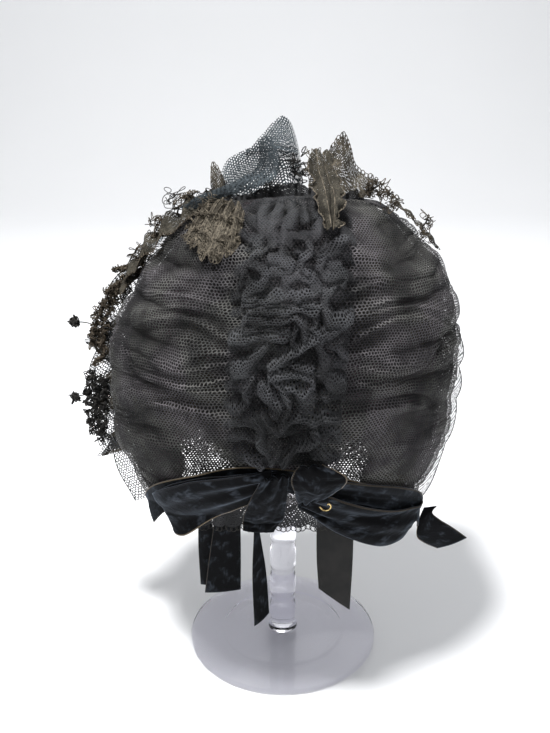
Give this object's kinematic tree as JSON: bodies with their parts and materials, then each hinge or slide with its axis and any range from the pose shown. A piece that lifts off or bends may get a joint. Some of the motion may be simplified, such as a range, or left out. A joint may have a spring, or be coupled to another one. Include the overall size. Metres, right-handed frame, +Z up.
{
  "type": "poke bonnet on a display stand",
  "caption": "Poke bonnet of gathered black net with a ruched back, velvet bow, loose ribbon ends and worn lace trimming, on a clear round display stand.",
  "frame": {"origin": "centre of the stand's foot, on the surface that it stands on", "axes": "+Z up along the stand's stem, +Y out of the bonnet's face opening, -Y out of the ruched back of the crown, +X to the right seen from behind"},
  "size_m": [0.2958, 0.1828, 0.3888],
  "materials": {
    "clear_acrylic": "clear, polished",
    "black_net": "cotton net, matt",
    "grey_net": "blue-grey net, matt",
    "brown_cloth": "thin woven cap, matt",
    "black_velvet": "velvet pile with a tan edge",
    "brown_lace": "faded lace, matt",
    "tan_lace": "faded lace, matt",
    "dark_bud": "rolled cloth, matt",
    "brass": "dull"
  },
  "bodies": {
    "root": {"stand_foot": "clear_acrylic", "stand_stem": "clear_acrylic", "stand_cap": "clear_acrylic", "crown": "black_net", "centre_ruching": "black_net", "brim_frill": "black_net", "brim": "black_net", "neck_curtain": "black_net", "under_crown": "brown_cloth", "neck_band": "black_velvet", "bow_loop_left": "black_velvet", "bow_loop_right": "black_velvet", "bow_knot": "black_velvet", "knot_tail": "black_velvet", "ribbon_end_left": "black_velvet", "ribbon_end_under": "black_velvet", "ribbon_end_thin": "black_velvet", "ribbon_end_right": "black_velvet", "side_tab": "black_velvet", "lace_fan": "tan_lace", "lace_point": "tan_lace", "lace_upright": "tan_lace", "lace_jabot": "tan_lace", "lace_strip_left": "brown_lace", "lace_edge_right": "brown_lace", "lace_cheek": "brown_lace", "net_puff": "grey_net", "net_loop": "grey_net", "net_strip": "grey_net", "bud_upper": "dark_bud", "bud_lower": "dark_bud", "brass_hook": "brass"}
  },
  "joints": []
}
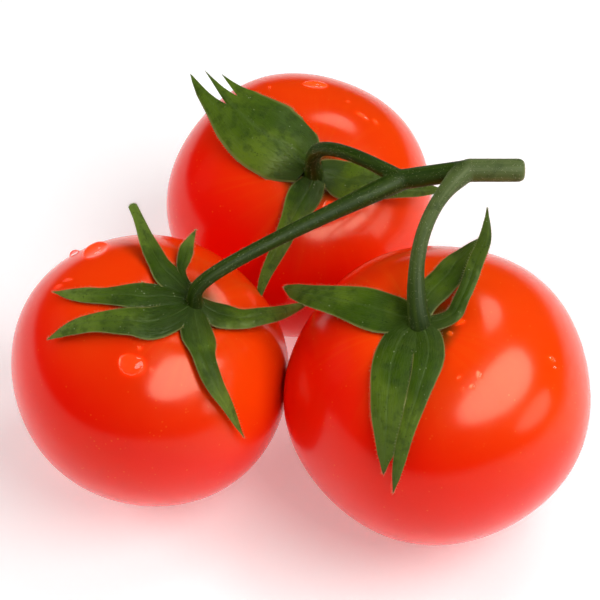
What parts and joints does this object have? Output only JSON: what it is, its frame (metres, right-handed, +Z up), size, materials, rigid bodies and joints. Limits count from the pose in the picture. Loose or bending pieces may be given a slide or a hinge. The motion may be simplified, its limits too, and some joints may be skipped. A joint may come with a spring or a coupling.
{
  "type": "truss of tomatoes",
  "caption": "Ripe red tomatoes on the vine, resting side by side, joined by one branching green stem with a star of leafy sepals on each fruit.",
  "frame": {"origin": "middle of the footprint, on the surface that the fruits rest on", "axes": "+Z up; +Y from the two front fruits towards the back one; +X from the left fruit towards the right one, the way the cut end of the stem points"},
  "size_m": [0.1344, 0.135, 0.0835],
  "materials": {
    "fruit_skin": "glossy ripe red tomato skin",
    "stem_green": "matt green stem with fine hairs",
    "sepal_green": "matt green leaf"
  },
  "bodies": {
    "root": {"tomato_left": "fruit_skin", "tomato_right": "fruit_skin", "tomato_back": "fruit_skin", "stem": "stem_green", "sepal_left_rear": "sepal_green", "sepal_left_rear_small": "sepal_green", "sepal_left_side_rear": "sepal_green", "sepal_left_side_front": "sepal_green", "sepal_left_front": "sepal_green", "sepal_left_inner": "sepal_green", "sepal_right_inner": "sepal_green", "sepal_right_front_broad": "sepal_green", "sepal_right_front_narrow": "sepal_green", "sepal_right_rear_tall": "sepal_green", "sepal_right_rear_short": "sepal_green", "sepal_back_three_tipped": "sepal_green", "sepal_back_front": "sepal_green", "sepal_back_side": "sepal_green"}
  },
  "joints": []
}
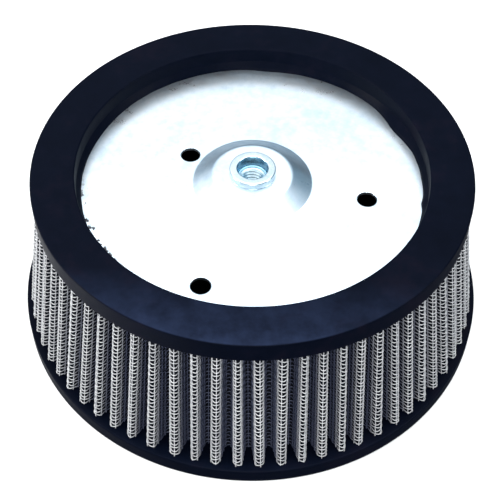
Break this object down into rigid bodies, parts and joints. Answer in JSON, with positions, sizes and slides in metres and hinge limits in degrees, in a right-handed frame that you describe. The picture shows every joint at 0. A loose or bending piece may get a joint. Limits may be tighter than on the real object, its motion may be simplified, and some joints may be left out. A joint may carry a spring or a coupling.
{
  "type": "motorcycle air filter",
  "caption": "Round tapered pleated air filter: woven-wire pleats between two moulded end rings, with a recessed steel end plate and a threaded centre nut.",
  "frame": {"origin": "on the filter's axis, at the middle of the base ring's sealing face", "axes": "+Z along the filter's axis, from the base ring to the recessed end plate; -Y is the side seen from the front"},
  "size_m": [0.168, 0.168, 0.0657],
  "materials": {
    "urethane": "satin moulded",
    "zinc_plate": "bright zinc plated",
    "zinc_nut": "blue zinc plated",
    "screen_wire": "bright coated wire",
    "gauze": "woven, oiled",
    "seam_strip": "folded strip"
  },
  "bodies": {
    "root": {"top_end_ring": "urethane", "base_end_ring": "urethane", "end_plate": "zinc_plate", "cover_nut": "zinc_nut", "outer_screen": "screen_wire", "inner_screen": "screen_wire", "seam_clip": "seam_strip", "gauze_ply_1": "gauze", "gauze_ply_2": "gauze", "gauze_ply_3": "gauze", "gauze_ply_4": "gauze"}
  },
  "joints": []
}
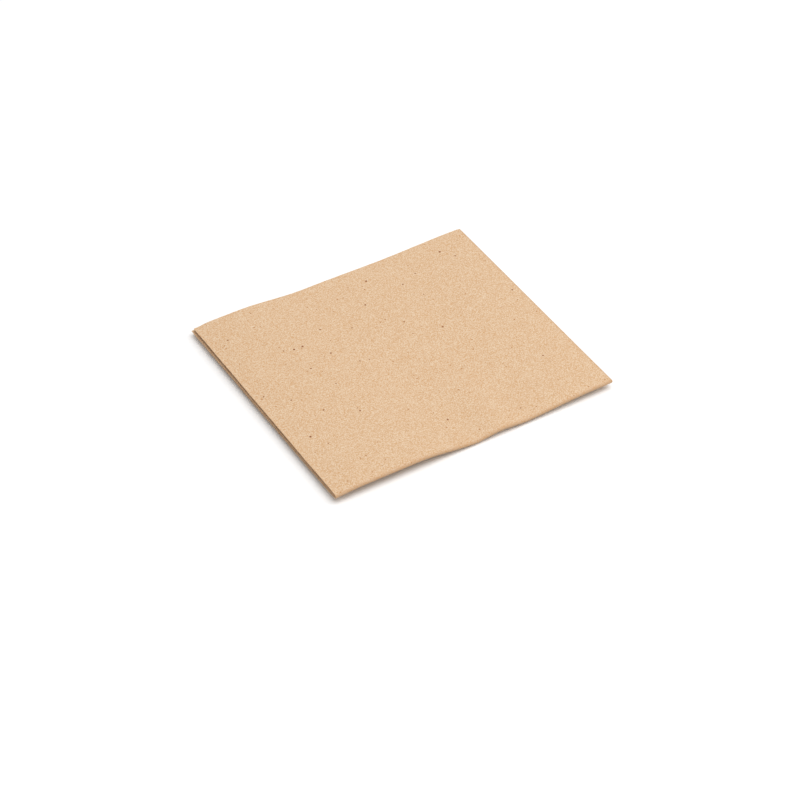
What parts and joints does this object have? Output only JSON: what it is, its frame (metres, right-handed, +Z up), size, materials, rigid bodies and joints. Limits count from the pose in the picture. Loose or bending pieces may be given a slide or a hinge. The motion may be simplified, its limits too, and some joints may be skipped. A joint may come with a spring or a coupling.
{
  "type": "paper napkin",
  "caption": "Folded kraft paper napkin: a thin unbleached tissue sheet folded into quarters that lies flat with a gentle wave, for wiping hands or setting under a drink.",
  "frame": {"origin": "on the surface the napkin lies on, under the middle of its folded outline", "axes": "+Z up, away from the table; +X along the second fold, towards the first fold; +Y away from the second fold, towards the cut edges"},
  "size_m": [0.127, 0.1142, 0.0048],
  "materials": {
    "kraft_tissue": "matte unbleached kraft tissue with fine fibres and a few dark specks"
  },
  "bodies": {
    "root": {"folded_napkin": "kraft_tissue"}
  },
  "joints": []
}
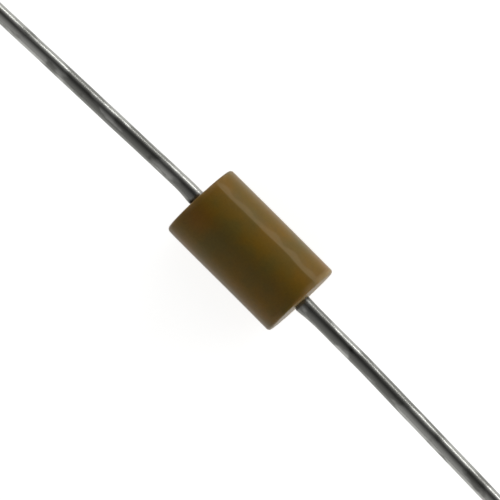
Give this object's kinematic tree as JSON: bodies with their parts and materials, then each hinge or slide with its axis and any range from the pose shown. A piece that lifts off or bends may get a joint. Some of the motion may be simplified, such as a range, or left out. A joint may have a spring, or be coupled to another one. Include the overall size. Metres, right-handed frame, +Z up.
{
  "type": "axial ceramic capacitor",
  "caption": "Small tan-brown moulded cylinder with a tinned wire lead out of the middle of each end, for through-hole or point-to-point soldering.",
  "frame": {"origin": "on the surface that the part lies on, right under the middle of the case", "axes": "+X along the case from one wire to the other, +Z up from the surface; the wires swing a little towards -Y"},
  "size_m": [0.055, 0.0026, 0.0025],
  "materials": {
    "moulded_epoxy": "satin",
    "tinned_copper": "satin",
    "solder": "satin",
    "fired_silver": "matte",
    "barium_titanate": "matte",
    "plate_metal": "matte"
  },
  "bodies": {
    "root": {"case": "moulded_epoxy", "ceramic_chip": "barium_titanate", "electrode_01": "plate_metal", "electrode_02": "plate_metal", "electrode_03": "plate_metal", "electrode_04": "plate_metal", "electrode_05": "plate_metal", "electrode_06": "plate_metal", "electrode_07": "plate_metal", "electrode_08": "plate_metal", "electrode_09": "plate_metal", "electrode_10": "plate_metal", "electrode_11": "plate_metal", "electrode_12": "plate_metal", "termination_left": "fired_silver", "solder_left": "solder", "lead_left": "tinned_copper", "termination_right": "fired_silver", "solder_right": "solder", "lead_right": "tinned_copper"}
  },
  "joints": []
}
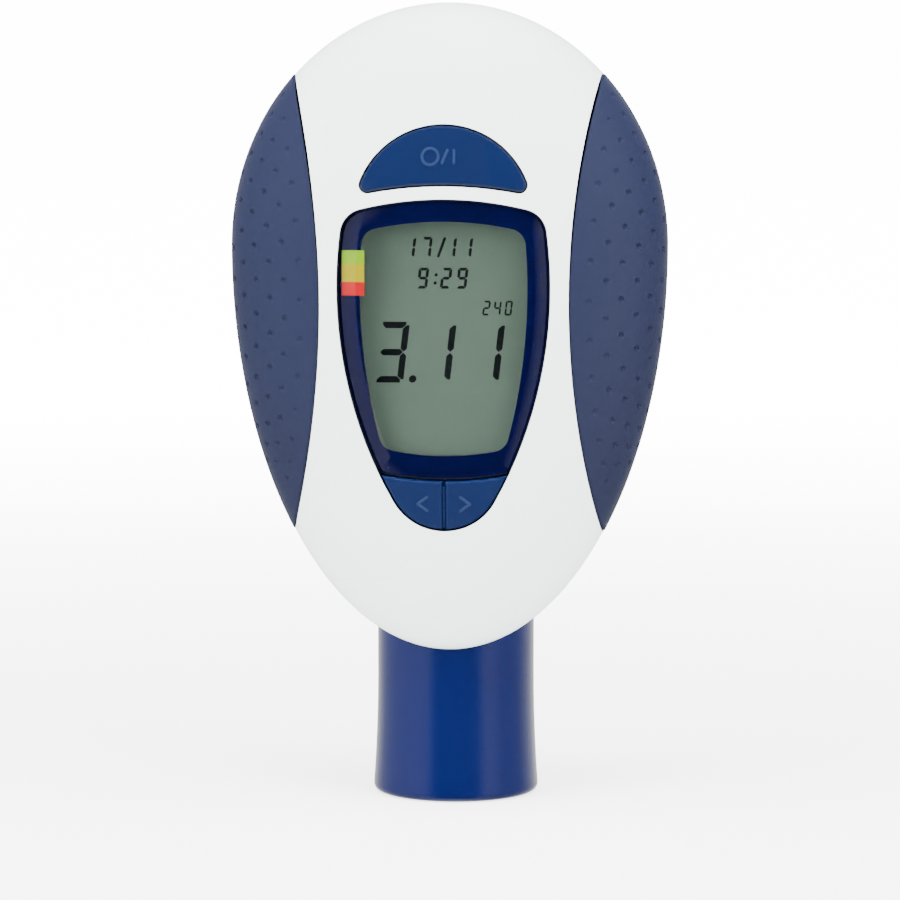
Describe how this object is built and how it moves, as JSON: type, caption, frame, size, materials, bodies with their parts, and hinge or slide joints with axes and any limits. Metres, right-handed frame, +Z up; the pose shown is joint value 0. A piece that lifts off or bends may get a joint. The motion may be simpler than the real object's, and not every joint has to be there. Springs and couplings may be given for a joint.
{
  "type": "electronic peak flow meter",
  "caption": "Hand-held lung function meter: an egg-shaped housing with display and keys over a pull-out turbine tube and a push-on mouthpiece.",
  "frame": {"origin": "centre of the mouthpiece's open end face, on the tube's axis, which the meter stands on", "axes": "+Z up the tube towards the crown, +Y from the display towards the battery door, +X to the right of someone reading the display"},
  "size_m": [0.0754, 0.048, 0.1397],
  "materials": {
    "shell_white": "fine satin moulding, pale grey white",
    "grip_navy": "soft navy with small dimples",
    "window_clear": "clear polished acrylic",
    "border_blue": "deep blue print under the window",
    "mark_green": "green print",
    "mark_yellow": "yellow print",
    "mark_red": "red print",
    "button_blue": "satin blue moulding",
    "key_blue": "satin blue moulding",
    "lcd_grey": "grey green display glass",
    "frame_black": "matte black moulding",
    "strip_pink": "conductive rubber strip",
    "board_green": "solder resist",
    "part_black": "moulded package",
    "screw_steel": "zinc plated",
    "chassis_grey": "grey moulding",
    "cell_wrap": "dark printed sleeve over steel",
    "contact_nickel": "nickel plated spring steel",
    "tube_clear": "clear polished tube",
    "seal_black": "black rubber",
    "mouth_blue": "glossy deep blue moulding",
    "stator_white": "white moulding",
    "bearing_red": "polished jewel",
    "rotor_black": "thin opaque vane",
    "shaft_steel": "ground steel",
    "sensor_dark": "dark infrared epoxy",
    "sensor_clear": "clear epoxy"
  },
  "bodies": {
    "mouthpiece": {"mouthpiece": "mouth_blue"},
    "measuring_tube": {"measuring_tube": "tube_clear", "seal_rings": "seal_black", "inlet_stator": "stator_white", "outlet_stator": "stator_white", "rotor_bearings": "bearing_red"},
    "rotor": {"rotor_vane": "rotor_black", "rotor_shaft": "shaft_steel"},
    "housing": {"front_cover": "shell_white", "rear_cover": "shell_white", "left_grip": "grip_navy", "right_grip": "grip_navy", "display_window": "window_clear", "window_border": "border_blue", "zone_mark_green": "mark_green", "zone_mark_yellow": "mark_yellow", "zone_mark_red": "mark_red", "lcd_glass": "lcd_grey", "lcd_frame": "frame_black", "contact_strips": "strip_pink", "circuit_board": "board_green", "tact_switches": "part_black", "buzzer": "part_black", "main_chip": "part_black", "board_screws": "screw_steel", "housing_screws": "screw_steel", "chassis": "chassis_grey", "battery_cells": "cell_wrap", "contact_plates": "contact_nickel", "contact_springs": "contact_nickel", "sensor_bracket": "frame_black", "ir_emitters": "sensor_clear", "ir_detectors": "sensor_dark"},
    "power_button": {"power_button": "button_blue"},
    "previous_button": {"previous_button": "key_blue"},
    "next_button": {"next_button": "key_blue"},
    "battery_door": {"battery_door": "shell_white"}
  },
  "joints": [
    {"name": "mouthpiece_pull", "type": "slide", "parent": "mouthpiece", "child": "measuring_tube", "axis": [0, 0, 1], "range_m": [0, 0.03]},
    {"name": "rotor_spin", "type": "hinge", "parent": "measuring_tube", "child": "rotor", "pos_m": [0, 0, 0.05], "axis": [0, 0, 1], "continuous": true},
    {"name": "housing_lift", "type": "slide", "parent": "measuring_tube", "child": "housing", "axis": [0, 0, 1], "range_m": [0, 0.09]},
    {"name": "power_press", "type": "slide", "parent": "housing", "child": "power_button", "axis": [0, 1, 0], "range_m": [0, 0.0006], "stiffness_N_per_m": 800, "springref_m": -0.0006},
    {"name": "previous_press", "type": "slide", "parent": "housing", "child": "previous_button", "axis": [0, 1, 0], "range_m": [0, 0.0006], "stiffness_N_per_m": 600, "springref_m": -0.0006},
    {"name": "next_press", "type": "slide", "parent": "housing", "child": "next_button", "axis": [0, 1, 0], "range_m": [0, 0.0006], "stiffness_N_per_m": 600, "springref_m": -0.0006},
    {"name": "door_release", "type": "slide", "parent": "housing", "child": "battery_door", "axis": [0, 1, 0], "range_m": [0, 0.03]}
  ]
}
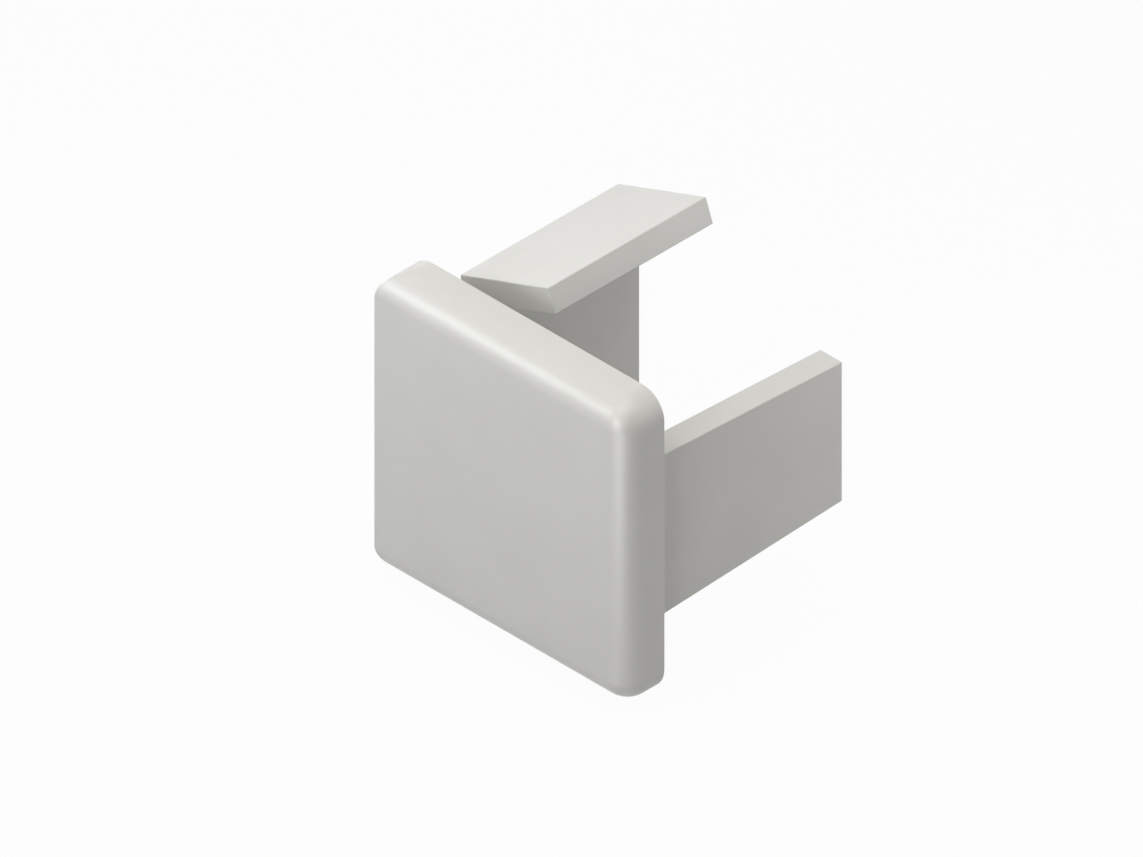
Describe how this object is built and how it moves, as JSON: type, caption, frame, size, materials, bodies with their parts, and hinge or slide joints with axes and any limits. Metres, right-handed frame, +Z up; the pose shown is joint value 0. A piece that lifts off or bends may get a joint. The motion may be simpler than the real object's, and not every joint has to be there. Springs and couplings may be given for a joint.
{
  "type": "profile end cap",
  "caption": "Moulded end cap for a small rectangular profile: a rounded cover plate with flat legs and sprung lips that grip inside the profile's end.",
  "frame": {"origin": "centre of the cover plate's back face, in the plane that the profile's end bears on", "axes": "+Y into the profile, along the legs; +Z up; -X is the base side, towards the wall that carries the profile, and +X the cover side"},
  "size_m": [0.0204, 0.018, 0.0216],
  "materials": {
    "plastic": "fine matt moulded surface, light grey"
  },
  "bodies": {
    "root": {"end_cap": "plastic"}
  },
  "joints": []
}
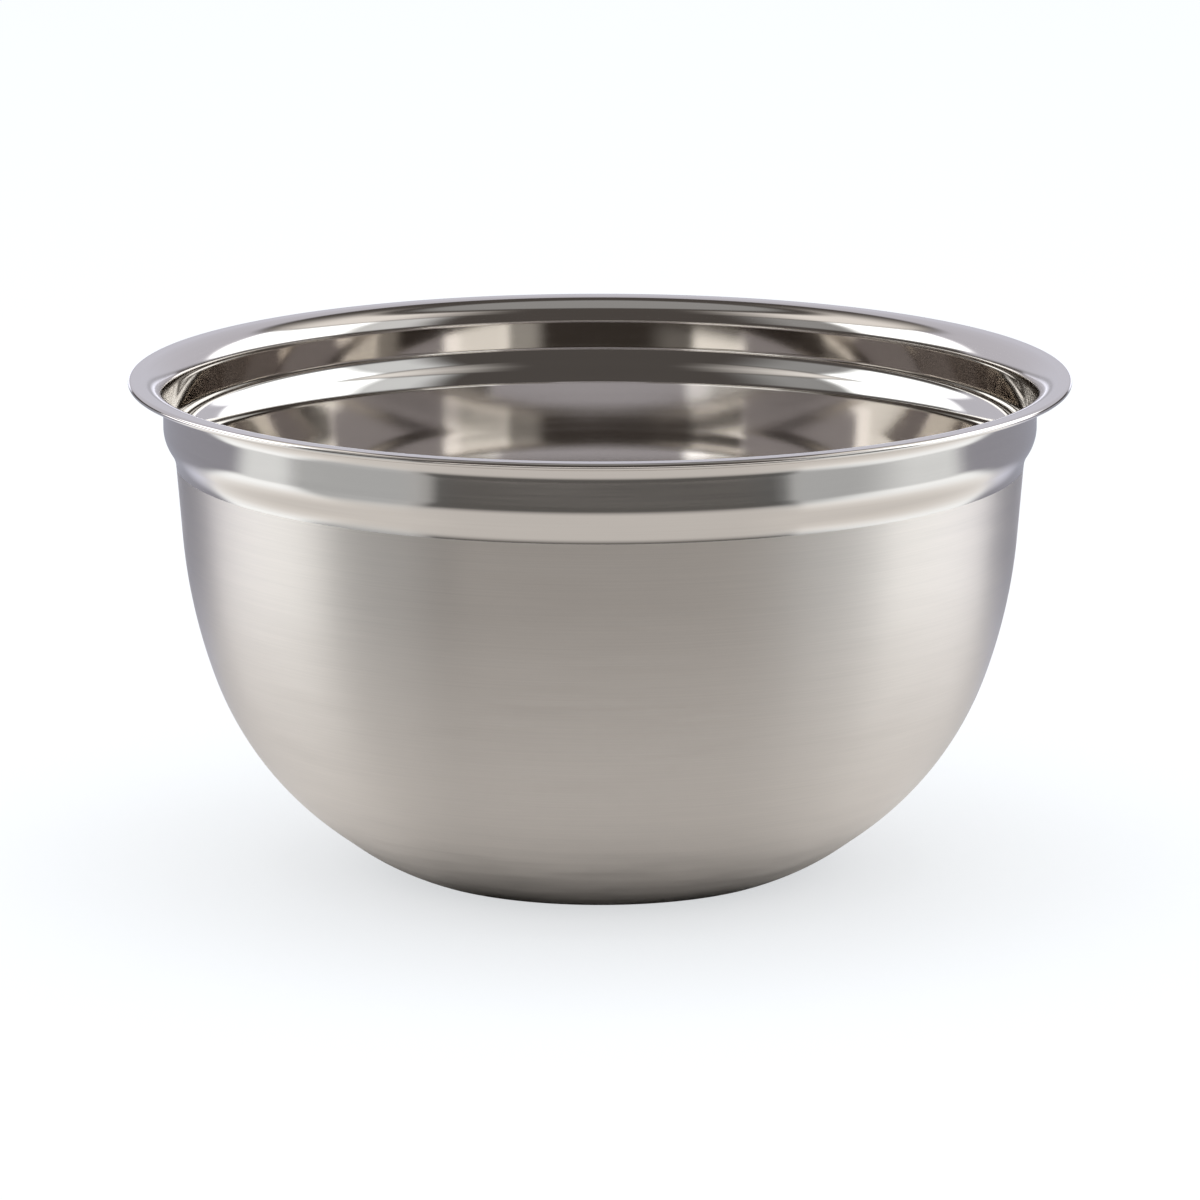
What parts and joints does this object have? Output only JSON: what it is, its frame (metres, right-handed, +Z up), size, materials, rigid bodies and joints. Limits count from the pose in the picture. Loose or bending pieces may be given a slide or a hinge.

■ **WORK TO BE COMPLETED**: What is the number of lines in this material that hold the string "into"? Answer with that number only.

■ **FULL OUTPUT**: 3